Sleep No More was my first experience of large-scale, free-roam immersive theater. It terrified me in a way that made me feel fully alive— not knowing what would happen and feeling my choices might lead me to something dangerous. It made me want to create theater that lived between fear and excitement and turned on the audience in a full-body experience. But the audience experience of Sleep No More, wandering voyeurs in masks, is generally a passive one. You are meant to watch from a distance, from the safety of your anonymity.
The world of 2011—when Sleep No More opened—and the world of 2025 are quite different, and I think immersive experiences have the opportunity to inspire audiences to be less passive voyeurs and instead invite them into active engagement in new ways. (I wrote about this in relation to Life and Trust, the short-lived offering from Sleep No More producers, Emursive. My critique of the show was not well-received by the producers who posted a scathing, now-deleted comment, but I stand by my criticism: it’s time to move beyond masks).
Death of Rasputin does not use masks. It asks audience members to dress in black and to not speak, both of which serve to set the tone and ensure minimal disruption to the performance. But being able to make meaningful eye contact with the performers and with the other audience members really matters here. We are together in this.
We are together in this. And yet the divisions are palpable. Us versus them. Will that ever change? Those in power driven by greed and lust for control and unhealed trauma playing out their machinations on the people they cannot see below their marching feet?
Three days ago, Donald Trump went to see his favorite musical at the Kennedy Center, Les Miserables. That was my favorite, too, for a brief moment subverting Rent as number one during my junior year in high school. I wonder what Donald Trump loves about it, what he connects to? Does he realize it is a story about revolution, this one the Paris Uprising of 1932 against the monarchy? Maybe Trump is too literal to see the parallel. After all, the United States is not a monarchy; yet beneath that revolution, and so many revolutions, is outrage at a gross inequity between the rich and the poor. Can Trump not see that same parallel today?
Perhaps to him, it’s just a story, something to watch passively in the red-walled theater and to forget once back home in his palace.

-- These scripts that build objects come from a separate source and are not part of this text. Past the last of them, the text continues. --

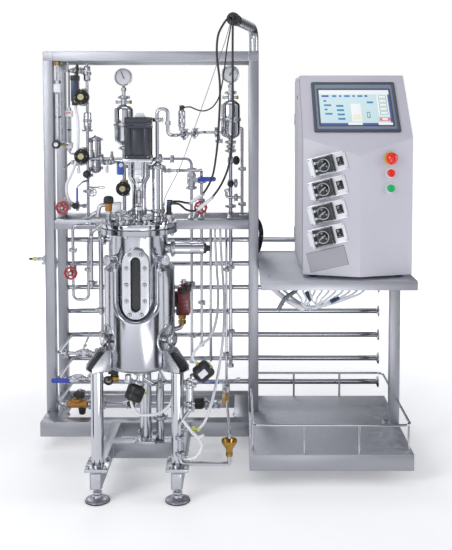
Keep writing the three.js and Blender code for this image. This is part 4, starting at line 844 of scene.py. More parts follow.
def makeTray():
    b = Build()
    foldedPan(b, tray["left"], tray["right"], tray["front"], tray["back"], tray["low"], tray["top"],
              tray["sheet"])
    for x, y in foot["trayPlaces"]:
        b.block((x - 25, y - 25, tray["low"]), (tray["right"] - 2, y + 25, tray["top"] - 3.5), "brushedY", 2)
        levellingFoot(b, x, y, tray["low"])
    x0, x1 = tray["left"] + guard["inset"], tray["right"] - guard["inset"]
    y0, y1 = tray["front"] + guard["inset"], tray["back"] - guard["inset"]
    z, r, c = guard["height"], guard["rod"], guard["corner"]
    middle = (x0 + x1) / 2
    (gap0, gap1), (post0, post1), stop = guard["leftGap"], guard["postGap"], guard["stop"]
    b.tube([(stop, y1, z), (x0, y1, z), (x0, gap1, z)], r, "polished", c)
    b.tube([(x0, gap0, z), (x0, y0, z), (middle, y0, z), (x1, y0, z), (x1, post0 - 1, z)], r, "polished", c)
    b.tube([(x1, post1 + 1, z), (x1, y1, z), (stop - 1, y1, z)], r, "polished", c)
    for third in (1, 2):
        x = tray["left"] + (tray["right"] - tray["left"]) * third / 3
        for y in (y0, y1):
            b.bar((x, y, tray["top"] - 1), (x, y, z - 1), r, "polished", 16)
            b.ring((x, y, tray["top"] + 0.4), axisZ, r + 0.4, 1.4, "satin", 20, 8)
    for x in (x0, x1):
        b.bar((x, y0 + c + 8, tray["top"] - 1), (x, y0 + c + 8, z - 1), r, "polished", 16)
        b.ring((x, y0 + c + 8, tray["top"] + 0.4), axisZ, r + 0.4, 1.4, "satin", 20, 8)
    b.make("tray_pan", ["bottle_tray"])


makeTray()

shelf = {"left": 880, "right": 1444, "front": -453, "back": 243, "low": 717, "top": 752, "sheet": 3,
         "post": (1398, 1438, -151, -111)}


def makeShelf():
    b = Build()
    foldedPan(b, shelf["left"], shelf["right"], shelf["front"], shelf["back"], shelf["low"], shelf["top"],
              shelf["sheet"])
    x0, x1, y0, y1 = shelf["post"]
    b.block((x0, y0, tray["top"]), (x1, y1, shelf["top"] - 2), "brushedZ", 3)
    b.block((x0 - 22, y0 - 12, tray["top"] - 0.5), (x1, y1 + 12, tray["top"] + 4), "satin", 1)
    for y in (y0 - 4, y1 + 4):
        bolt(b, (x0 - 14, y, tray["top"] + 4), axisZ, 5, 4)
    b.block((x0 - 30, y0 + 4, shelf["top"] - 10), (x0 + 1, y1 - 4, shelf["top"] - 3), "satin", 1)
    for i in range(4):
        bolt(b, (shelf["left"] + 30, shelf["front"] + 60 + 24 * i, shelf["top"]), axisZ, 4, 2.5)
    b.make("shelf_pan", ["shelf_stand"])


makeShelf()
print("skid, frame, tray and shelf made")

header = {"y": 293, "radius": 11, "top": 794, "pitch": 107, "count": 7, "left": 12, "right": 1420, "rim": 25,
          "falls": ((196, 4), (232, 5), (428, 4), (674, 5)), "fallTop": 878}
branch = {"radius": 6.5, "x": 52, "front": -10}
headerHeights = [header["top"] - i * header["pitch"] for i in range(header["count"])]


def pipeClip(b, x, y, z, radius):
    # two-part black clip around a header pipe, screwed to its strap
    b.block((x - 9, y - radius - 8, z - radius - 7), (x + 9, y + radius + 3, z + radius + 7), "black", 3)
    for up in (-1, 1):
        bolt(b, (x, y + radius + 3, z + up * (radius + 3)), axisY, 2.6, 2)


def makeHeaders():
    b = Build()
    y, r = header["y"], header["radius"]
    for z in headerHeights:
        b.bar((header["left"], y, z), (header["right"] - 2, y, z), r, "polished", 28)
        b.turned([(0, 0), (r, 0), (r + 1, 2), (header["rim"] - 3, 5), (header["rim"], 6.5),
                  (header["rim"], 10.5), (r - 1, 10.5), (r - 2, 4), (0, 4)], "polished",
                 standing((header["right"] - 6.5, y, z), (header["right"] + 4, y, z)), 36)
        domeCap(b, (header["left"] + 1, y, z), -axisX, r, 5)
        for x in (20, upright["length"] - 20):
            pipeClip(b, x, y, z, r)
    for x in (5, upright["length"] - 35):
        b.block((x, skid["back"], headerHeights[-1] - 20),
                (x + 30, skid["back"] + 4, headerHeights[0] + 20), "brushedZ", 1)
    z = headerHeights[1]
    b.bar((16, y, z), (-20, y, z), r, "polished", 28)
    clamp(b, (-20, y, z), axisX, 12, axisZ)
    b.hexBar((-28, y, z), (-42, y, z), 12, "satin")
    b.turned([(6, 0), (6.5, 3), (5, 6), (6.5, 9), (5, 12), (6.5, 15), (5, 18), (6, 22), (6, 40), (3, 42),
              (0, 42)], "satin", standing((-41, y, z), (-83, y, z)), 22, 0.3)
    b.bar((-40, y, z), (-48, y, z), 9, "brass", 24, 1)
    # pipes that fall from the middle rail to a header pipe
    top, back = header["fallTop"], upright["depth"] - 46
    for x, line in header["falls"]:
        low = headerHeights[line]
        b.tube([(x, back, top + 1), (x, back, low), (x, y - r + 2, low)], 6, "tube", 20)
        nut(b, (x, back, top - 10), axisZ, 10, 14)
        b.ring((x, y - r - 1, low), axisY, 6.4, 2, "satin", 20, 8)
    b.make("header_pipes", ["header_rack"])


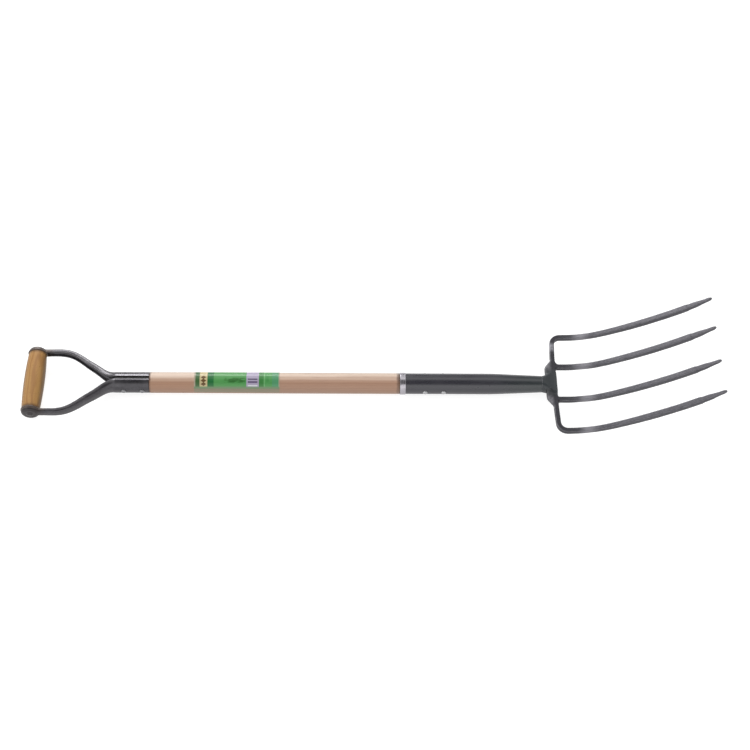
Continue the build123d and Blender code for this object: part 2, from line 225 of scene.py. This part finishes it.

This is where immersive experiences offers something traditional theater cannot: the felt experience of a character’s life and choices. The demand: do not look away. We are here together.
Les Miserables, like Rent and Hair impacted me as a young human and artist. And I can only assume it did the same to many others. And I hope Death of Rasputin will have the same far-reaching impact. These snapshots of humans in revolution show us that change is possible, change is worth fighting for, and change can and will happen at the scale of the human heart. Small, small, and then overwhelmingly large.